| English | Aboriginal |
|---|---|
| Smoke, fire | Warru or wallu |
| Wood | Taalpa |
| Arm | Menia |
| Hand | Murra |
| Hair | Kuttya |
| Nose | Wula or Ula |
| Water | Gabbi |
| Dog | Pappa* |
* This word “pappa” we found to be used by all natives encountered by us in the interior. Warri uses it, and Breaden tells me that in Central Australia it is universal.
August 15th we again watered the camels, who were none the worse for their dry stage. Breaden was suffering some pain from his strain, and on descending to the cave was unable to climb up again; we had some difficulty in hauling him through the small entrance.
CHAPTER VI
Woodhouse Lagoon
But for the flies, which never ceased to annoy us, we had enjoyed a real good rest, and were ready to march on the morning of the 16th, no change occurring in the character of the country until the evening of the 18th, when we sighted a low tableland five miles to the North, and to the West of it a table-topped detached hill. Between us and the hills one or two native smokes were rising, which showed us that water must be somewhere in the neighbourhood. From a high sandhill the next morning, we got a better view, and could see behind the table-top another and similar hill. I had no longer any doubt as to their being Mounts Worsnop and Allott (Forrest, 1874), the points for which I had been steering, though at first they appeared so insignificant that I hesitated to believe that these were the right ones. From the West, from which direction Forrest saw them first, they appear much higher, and are visible some twenty miles off. From the North they are not visible a greater distance than three miles, while from the East one can see them a distance of eight miles.
I altered our course, therefore, towards the hills, and we shortly crossed the narrow arm of a salt-lake; on the far side several tracks of emus and natives caught my eye, and I sent Charlie on Satan to scout. Before long he reported a fine sheet of water just ahead. This, as may be imagined, came as a surprise to us; for a more unlikely thing to find, considering the dry state of the rock-holes we had come upon, could not have been suggested. However, there it was; and very glad we were to see it, and lost no time in making camp and hobbling the camels. What a glorious sight in this parched land!—so resting to the eye after days of sand! How the camels wallowed in the fresh water! how they drank! and what a grand feed they had on the herbage (Trichinium alopecuroideum) on the banks of the lagoon! Charlie and I spent the afternoon in further exploring our surroundings, and on return to camp found our mates busily engaged in plucking some teal and waterhen which they had shot. The latter were numerous, and Godfrey at one shot bagged nine. They are almost identical in size and appearance with our British waterhen, though they seem to have less power of flight, thus enabling us to drive them from one gun to the other, and so secure a fine lot for the pot. I doubt if in civilisation they would be considered good eating, but after tinned horrors they were a perfect delicacy. The teal were as numerous; but though there were several emu tracks we saw none of those queer birds. Our bag for three days was seventeen teal, twelve waterhen, one pigeon. The natives whose smoke we had seen, disappeared shortly after our arrival. Godfrey, whilst shooting, came across their camp; the occupants, a man, woman, and child, fled as soon as they caught sight of him, leaving a shield behind them, and did not appear again. This small oasis deserves particular attention, for it is bound to play an important part in any scheme of a stock route from the cattle-stations of Central Australia to the Murchison or Coolgardie Goldfields.

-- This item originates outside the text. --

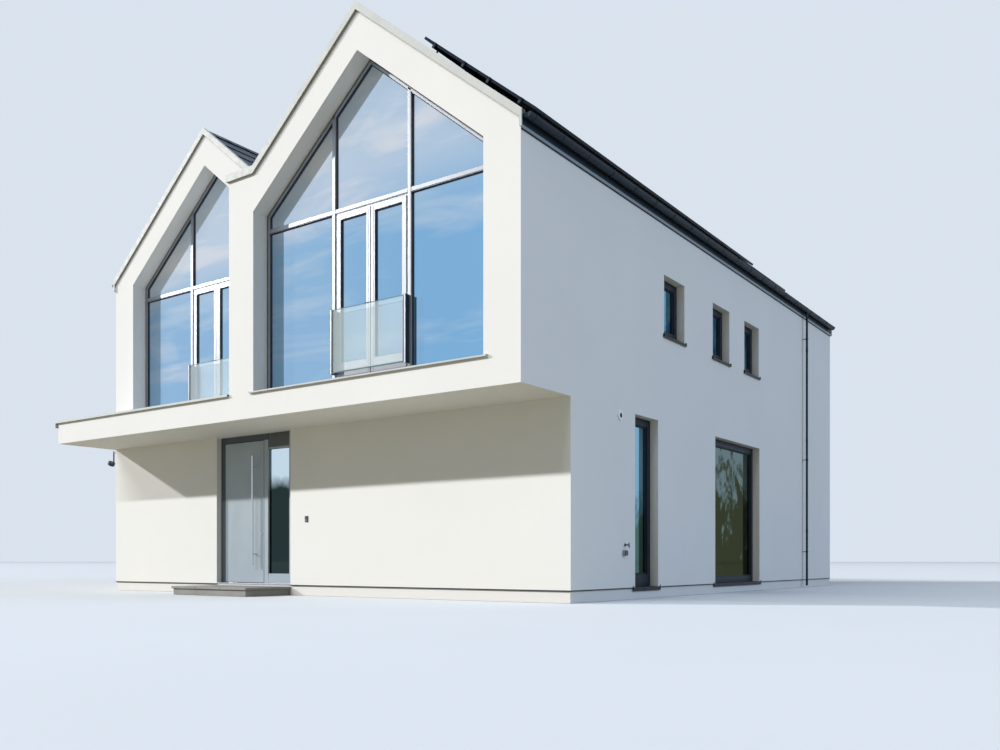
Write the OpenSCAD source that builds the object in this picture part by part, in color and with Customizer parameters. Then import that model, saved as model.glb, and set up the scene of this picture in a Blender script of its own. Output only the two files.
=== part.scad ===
// Detached two-storey house with twin gables, a projecting glazed bay and a porch canopy.
// Units are millimetres. +Z is up, the entrance front faces -Y and +X is to the right
// of someone facing the front. The origin is the centre of the ground floor's outline,
// on the level ground that the house rests on.

/* [House] */
// Overall width of the house over the side walls
house_w = 10600; // [9600:50:12000]
// Depth of the ground floor from the entrance wall to the rear wall
house_l = 12000; // [11000:50:14000]
// How far the upper bay and the canopy project past the entrance wall
overhang = 1200; // [900:50:1500]
// Thickness of the outer walls
wall_t = 400; // [320:10:460]
// Height of the plinth and of the ground floor above the ground
plinth_h = 170; // [120:10:240]
// How far the plinth stands back behind the render
plinth_back = 15; // [5:5:40]
// Height of the porch soffit above the ground
soffit_z = 2800; // [2650:10:3000]
// Thickness of the first floor and canopy slab
floor_t = 400; // [320:10:460]

/* [Roof] */
// Height of the two ridges above the ground
ridge_z = 8500; // [8100:20:9000]
// Height of the outer eaves above the ground
eave_z = 6220; // [6000:20:6500]
// How far each gable's outline reaches past the middle of the house
gable_reach = 300; // [240:10:400]
// Vertical thickness of the roof slabs
roof_t = 190; // [150:10:260]
// Vertical thickness of the roof covering
cover_t = 30; // [20:5:40]
// Clearance between layers that lie on each other on the slopes
lay_gap = 0.3; // [0.2:0.1:1]
// Open joint between the roof slabs at the ridges and in the valley
slab_joint = 4; // [2:1:10]
// How far the covering reaches past the eaves, over the gutters
cover_over = 50; // [30:5:70]
// Width of the valley lining on each side of the valley
valley_w = 150; // [100:10:250]
// Width of the ridge caps on each side of the ridge
ridge_cap_w = 140; // [100:10:200]

/* [Flashings] */
// Vertical height of the verge flashing's face
flash_h = 120; // [80:5:160]
// How far the flashings stand out from the wall
flash_out = 40; // [25:5:60]
// Thickness of the flashing's folded face
flash_face = 20; // [10:2:24]
// Thickness of the cap over the level wall heads
flash_cap = 20; // [10:2:28]
// How far the verge flashings reach over the wall, up to the covering
verge_w = 40; // [20:5:80]
// Height of the leg that turns down at the eaves
flash_leg_h = 250; // [180:10:300]
// Width of the leg that turns down at the eaves
flash_leg_w = 35; // [25:5:60]
// Face height of the canopy flashing along the front edge
canopy_flash_h = 35; // [30:5:60]
// Face height of the canopy flashing along the left edge
canopy_side_h = 120; // [80:5:160]
// Width of the canopy edge flashing on top
canopy_flash_w = 180; // [120:10:260]

/* [Gable glazing] */
// Width of the wall left beside each gable opening
jamb_w = 580; // [480:10:700]
// Width of the wall left between the left gable's opening and the bay
inner_jamb_w = 80; // [60:5:150]
// Height of the gable opening's jamb above the ground
jamb_top_z = 6010; // [5850:10:6150]
// How far the glazing stands back behind the wall face
glaze_back = 270; // [220:5:290]
// Depth of the glazing bars on each side of the glass
bar_d = 40; // [30:5:50]
// Thickness of a glass unit
glass_t = 30; // [24:2:36]
// Width of the outer glazing frame
rim_w = 60; // [45:5:80]
// Width of the mullions and of the transom
mullion_w = 70; // [50:5:90]
// Distance from the gable's axis to each mullion's centre
mullion_x = 740; // [650:10:850]
// Height of the transom's underside above the ground
transom_z = 5720; // [5500:10:5850]
// Width of the casement door's outer stiles
stile_w = 105; // [80:5:130]
// Half the width of the pair of meeting stiles
meeting_w = 98; // [70:2:110]
// Height of the casement doors' bottom rails above the sill
door_rail_h = 250; // [180:10:300]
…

There are three lagoons (or deep clay-pans) connected by a shallow, sandy channel. They are entirely surrounded by sandhills, excepting at one spot, where a narrow creek breaks through the sand-ridge. Of the three the largest and most South-Westerly one is nearly circular, and has a diameter of 600 yards with a depth varying from 1 ft. 6 in. to 4 ft. 6 in. It is capable of holding considerably more water than we saw in it. The bottom is of rock, a sort of cement in which ironstone is visible in the middle, and of clay near the edges. From the N.W. a narrow channel enters, traceable for a distance of two miles to a cane-grass swamp; into this, small watercourses, and the tail end of a larger creek lead.
Following up this flat, it will be found to develop into a defined channel running through a grassy flat timbered with bloodwoods (a kind of eucalyptus). This creek rises in the sandstone tablelands to the N. of Mount Allott, and in it at its head, is situated Alexander Spring (Forrest. 1874).